* **Exercise requirements**
Starting at the line containing "Turn this picture", please quote every line up to and including the line containing "const collarLength = 4.8;", exactly, and nothing beyond.

Rows from a 3D modeling dataset:
>>>>>
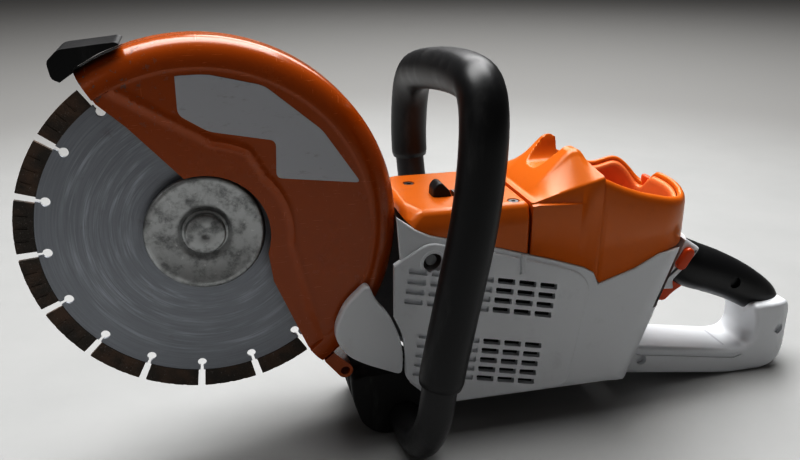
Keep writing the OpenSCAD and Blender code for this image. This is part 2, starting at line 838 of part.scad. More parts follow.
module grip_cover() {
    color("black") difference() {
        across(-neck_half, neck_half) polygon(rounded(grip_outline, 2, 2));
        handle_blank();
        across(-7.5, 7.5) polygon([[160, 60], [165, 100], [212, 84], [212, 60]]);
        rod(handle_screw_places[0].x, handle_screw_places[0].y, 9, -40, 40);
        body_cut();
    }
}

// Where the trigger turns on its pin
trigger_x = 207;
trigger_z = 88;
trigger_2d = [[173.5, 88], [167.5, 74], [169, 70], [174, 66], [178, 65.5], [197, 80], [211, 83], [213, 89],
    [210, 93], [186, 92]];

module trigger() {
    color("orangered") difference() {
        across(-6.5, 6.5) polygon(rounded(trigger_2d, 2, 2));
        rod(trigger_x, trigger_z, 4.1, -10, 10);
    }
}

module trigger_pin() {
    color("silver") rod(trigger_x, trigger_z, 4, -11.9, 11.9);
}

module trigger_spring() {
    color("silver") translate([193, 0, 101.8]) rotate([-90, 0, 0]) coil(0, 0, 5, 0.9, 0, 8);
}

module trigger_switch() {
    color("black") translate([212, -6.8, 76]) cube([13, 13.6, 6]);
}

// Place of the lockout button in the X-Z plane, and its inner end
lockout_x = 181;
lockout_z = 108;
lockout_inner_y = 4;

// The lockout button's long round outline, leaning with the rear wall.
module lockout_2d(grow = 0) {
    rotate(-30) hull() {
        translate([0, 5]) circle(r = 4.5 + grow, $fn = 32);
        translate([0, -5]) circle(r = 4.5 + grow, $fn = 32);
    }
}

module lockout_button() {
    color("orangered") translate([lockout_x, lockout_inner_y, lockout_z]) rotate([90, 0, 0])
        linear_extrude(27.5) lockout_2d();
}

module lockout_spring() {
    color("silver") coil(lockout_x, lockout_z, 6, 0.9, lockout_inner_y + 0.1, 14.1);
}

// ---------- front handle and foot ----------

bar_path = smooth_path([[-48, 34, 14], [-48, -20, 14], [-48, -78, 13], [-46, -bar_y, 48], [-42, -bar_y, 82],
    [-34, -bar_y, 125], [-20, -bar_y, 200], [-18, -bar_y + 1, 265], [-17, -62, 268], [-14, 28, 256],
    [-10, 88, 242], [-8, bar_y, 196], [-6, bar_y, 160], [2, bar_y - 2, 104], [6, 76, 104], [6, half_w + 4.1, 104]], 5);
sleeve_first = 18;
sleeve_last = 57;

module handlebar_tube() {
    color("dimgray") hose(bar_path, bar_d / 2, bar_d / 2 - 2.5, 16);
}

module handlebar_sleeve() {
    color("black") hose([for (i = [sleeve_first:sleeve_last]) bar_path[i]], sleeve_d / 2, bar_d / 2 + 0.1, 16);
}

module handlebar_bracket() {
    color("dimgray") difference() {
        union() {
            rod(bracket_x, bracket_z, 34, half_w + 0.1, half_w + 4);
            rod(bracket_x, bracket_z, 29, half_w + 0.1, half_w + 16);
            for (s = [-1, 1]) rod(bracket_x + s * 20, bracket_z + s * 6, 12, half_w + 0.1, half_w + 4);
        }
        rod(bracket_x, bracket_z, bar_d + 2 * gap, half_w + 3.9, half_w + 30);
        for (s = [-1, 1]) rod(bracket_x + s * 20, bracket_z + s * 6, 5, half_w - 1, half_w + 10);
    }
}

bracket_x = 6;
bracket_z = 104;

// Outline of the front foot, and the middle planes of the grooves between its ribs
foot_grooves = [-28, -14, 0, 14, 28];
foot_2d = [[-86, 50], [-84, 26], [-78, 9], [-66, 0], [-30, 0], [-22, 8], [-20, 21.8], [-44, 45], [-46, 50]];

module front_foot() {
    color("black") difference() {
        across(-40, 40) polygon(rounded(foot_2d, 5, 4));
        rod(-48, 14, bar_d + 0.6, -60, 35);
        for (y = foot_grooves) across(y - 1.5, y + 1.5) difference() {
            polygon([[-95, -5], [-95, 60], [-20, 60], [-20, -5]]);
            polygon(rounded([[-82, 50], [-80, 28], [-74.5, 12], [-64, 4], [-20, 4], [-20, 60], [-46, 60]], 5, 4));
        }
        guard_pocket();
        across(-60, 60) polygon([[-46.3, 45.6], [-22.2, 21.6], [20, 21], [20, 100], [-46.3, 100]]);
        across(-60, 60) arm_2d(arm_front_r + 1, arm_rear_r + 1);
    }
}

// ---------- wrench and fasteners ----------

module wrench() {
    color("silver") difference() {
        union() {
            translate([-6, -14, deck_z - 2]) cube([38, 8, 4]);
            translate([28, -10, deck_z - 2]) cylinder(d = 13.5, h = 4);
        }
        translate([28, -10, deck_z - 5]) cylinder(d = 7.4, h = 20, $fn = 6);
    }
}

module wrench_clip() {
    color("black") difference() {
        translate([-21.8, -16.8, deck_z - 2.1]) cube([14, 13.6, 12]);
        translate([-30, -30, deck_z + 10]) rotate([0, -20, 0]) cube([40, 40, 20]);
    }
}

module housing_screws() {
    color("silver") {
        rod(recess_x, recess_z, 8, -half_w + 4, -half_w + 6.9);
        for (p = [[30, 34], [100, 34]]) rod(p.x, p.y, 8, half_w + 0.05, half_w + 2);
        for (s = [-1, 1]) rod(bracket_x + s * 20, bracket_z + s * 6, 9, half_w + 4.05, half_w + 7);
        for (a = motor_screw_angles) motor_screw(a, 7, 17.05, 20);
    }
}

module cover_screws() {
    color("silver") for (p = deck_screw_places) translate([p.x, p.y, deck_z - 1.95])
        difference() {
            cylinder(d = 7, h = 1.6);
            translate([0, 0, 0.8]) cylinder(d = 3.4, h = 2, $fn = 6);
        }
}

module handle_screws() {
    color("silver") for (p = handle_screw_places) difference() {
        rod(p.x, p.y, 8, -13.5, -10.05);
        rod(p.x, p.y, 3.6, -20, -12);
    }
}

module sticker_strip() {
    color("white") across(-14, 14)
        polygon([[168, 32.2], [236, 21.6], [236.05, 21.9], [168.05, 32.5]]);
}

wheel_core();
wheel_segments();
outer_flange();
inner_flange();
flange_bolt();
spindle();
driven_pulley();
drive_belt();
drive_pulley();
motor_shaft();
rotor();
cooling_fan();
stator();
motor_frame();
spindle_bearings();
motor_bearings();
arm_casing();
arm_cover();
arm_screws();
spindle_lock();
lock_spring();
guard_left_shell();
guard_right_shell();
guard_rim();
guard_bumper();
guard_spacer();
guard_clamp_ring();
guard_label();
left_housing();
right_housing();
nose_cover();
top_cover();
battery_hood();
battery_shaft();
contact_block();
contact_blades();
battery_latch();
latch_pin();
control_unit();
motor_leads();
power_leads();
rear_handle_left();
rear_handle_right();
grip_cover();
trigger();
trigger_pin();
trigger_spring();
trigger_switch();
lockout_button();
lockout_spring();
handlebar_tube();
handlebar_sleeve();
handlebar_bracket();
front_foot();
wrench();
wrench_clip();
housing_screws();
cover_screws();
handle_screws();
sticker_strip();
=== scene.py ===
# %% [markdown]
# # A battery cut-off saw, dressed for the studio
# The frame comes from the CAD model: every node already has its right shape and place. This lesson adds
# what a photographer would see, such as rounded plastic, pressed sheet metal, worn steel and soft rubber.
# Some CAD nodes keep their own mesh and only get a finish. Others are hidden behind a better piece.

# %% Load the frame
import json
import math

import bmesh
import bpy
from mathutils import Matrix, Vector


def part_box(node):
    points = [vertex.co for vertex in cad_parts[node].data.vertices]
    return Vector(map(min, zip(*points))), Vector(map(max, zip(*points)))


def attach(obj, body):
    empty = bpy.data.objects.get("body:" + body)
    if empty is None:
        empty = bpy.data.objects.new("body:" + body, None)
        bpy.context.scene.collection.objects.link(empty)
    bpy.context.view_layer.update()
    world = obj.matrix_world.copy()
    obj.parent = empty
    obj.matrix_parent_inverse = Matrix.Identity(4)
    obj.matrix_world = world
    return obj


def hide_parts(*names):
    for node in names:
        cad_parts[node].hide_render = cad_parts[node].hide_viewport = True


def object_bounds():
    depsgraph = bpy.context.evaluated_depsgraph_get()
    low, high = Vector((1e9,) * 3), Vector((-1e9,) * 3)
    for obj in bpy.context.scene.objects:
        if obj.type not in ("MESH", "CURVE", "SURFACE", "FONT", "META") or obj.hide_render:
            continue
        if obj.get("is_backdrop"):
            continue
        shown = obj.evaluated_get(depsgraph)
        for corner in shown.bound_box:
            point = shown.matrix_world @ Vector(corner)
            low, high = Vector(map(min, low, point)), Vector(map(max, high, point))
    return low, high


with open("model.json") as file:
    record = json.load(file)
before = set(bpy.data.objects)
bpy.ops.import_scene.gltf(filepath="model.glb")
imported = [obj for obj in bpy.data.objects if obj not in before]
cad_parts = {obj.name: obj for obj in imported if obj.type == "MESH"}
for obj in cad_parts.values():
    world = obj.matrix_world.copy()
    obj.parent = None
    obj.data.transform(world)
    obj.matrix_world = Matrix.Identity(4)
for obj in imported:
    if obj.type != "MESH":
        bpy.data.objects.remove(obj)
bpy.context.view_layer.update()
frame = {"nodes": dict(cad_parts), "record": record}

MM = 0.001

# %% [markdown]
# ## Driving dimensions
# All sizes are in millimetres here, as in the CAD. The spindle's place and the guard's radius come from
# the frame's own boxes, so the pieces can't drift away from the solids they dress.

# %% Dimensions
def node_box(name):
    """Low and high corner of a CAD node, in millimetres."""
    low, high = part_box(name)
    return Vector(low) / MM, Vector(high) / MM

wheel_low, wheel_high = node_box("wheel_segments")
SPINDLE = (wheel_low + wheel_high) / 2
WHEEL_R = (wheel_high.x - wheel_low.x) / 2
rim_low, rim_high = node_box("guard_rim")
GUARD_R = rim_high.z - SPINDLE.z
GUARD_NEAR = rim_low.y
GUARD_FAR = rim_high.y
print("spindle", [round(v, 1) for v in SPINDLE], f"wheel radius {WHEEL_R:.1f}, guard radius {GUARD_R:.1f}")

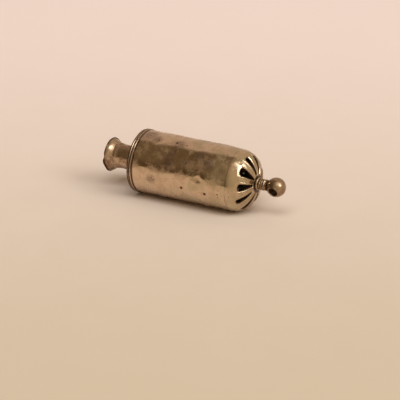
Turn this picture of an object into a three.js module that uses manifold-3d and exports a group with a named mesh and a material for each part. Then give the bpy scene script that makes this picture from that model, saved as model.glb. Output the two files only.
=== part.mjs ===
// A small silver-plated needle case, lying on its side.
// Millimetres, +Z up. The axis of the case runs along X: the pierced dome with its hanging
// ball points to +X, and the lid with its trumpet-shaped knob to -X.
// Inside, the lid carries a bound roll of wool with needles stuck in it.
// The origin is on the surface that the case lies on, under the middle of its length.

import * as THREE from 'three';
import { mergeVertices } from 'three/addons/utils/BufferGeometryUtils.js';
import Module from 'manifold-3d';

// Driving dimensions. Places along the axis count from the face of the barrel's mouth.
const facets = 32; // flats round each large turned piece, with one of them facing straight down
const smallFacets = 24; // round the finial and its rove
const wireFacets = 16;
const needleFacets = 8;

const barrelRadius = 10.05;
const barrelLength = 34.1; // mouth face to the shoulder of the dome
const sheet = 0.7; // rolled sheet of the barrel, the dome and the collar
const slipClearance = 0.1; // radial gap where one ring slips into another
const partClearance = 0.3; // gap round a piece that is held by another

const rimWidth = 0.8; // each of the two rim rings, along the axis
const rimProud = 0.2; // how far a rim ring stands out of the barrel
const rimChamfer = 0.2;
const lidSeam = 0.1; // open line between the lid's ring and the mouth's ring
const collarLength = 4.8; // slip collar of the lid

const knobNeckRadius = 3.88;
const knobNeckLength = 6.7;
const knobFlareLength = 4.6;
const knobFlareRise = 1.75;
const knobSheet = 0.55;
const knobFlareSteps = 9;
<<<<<
* **Solution for this exercise**
Turn this picture of an object into a three.js module that uses manifold-3d and exports a group with a named mesh and a material for each part. Then give the bpy scene script that makes this picture from that model, saved as model.glb. Output the two files only.
=== part.mjs ===
// A small silver-plated needle case, lying on its side.
// Millimetres, +Z up. The axis of the case runs along X: the pierced dome with its hanging
// ball points to +X, and the lid with its trumpet-shaped knob to -X.
// Inside, the lid carries a bound roll of wool with needles stuck in it.
// The origin is on the surface that the case lies on, under the middle of its length.

import * as THREE from 'three';
import { mergeVertices } from 'three/addons/utils/BufferGeometryUtils.js';
import Module from 'manifold-3d';

// Driving dimensions. Places along the axis count from the face of the barrel's mouth.
const facets = 32; // flats round each large turned piece, with one of them facing straight down
const smallFacets = 24; // round the finial and its rove
const wireFacets = 16;
const needleFacets = 8;

const barrelRadius = 10.05;
const barrelLength = 34.1; // mouth face to the shoulder of the dome
const sheet = 0.7; // rolled sheet of the barrel, the dome and the collar
const slipClearance = 0.1; // radial gap where one ring slips into another
const partClearance = 0.3; // gap round a piece that is held by another

const rimWidth = 0.8; // each of the two rim rings, along the axis
const rimProud = 0.2; // how far a rim ring stands out of the barrel
const rimChamfer = 0.2;
const lidSeam = 0.1; // open line between the lid's ring and the mouth's ring
const collarLength = 4.8; // slip collar of the lid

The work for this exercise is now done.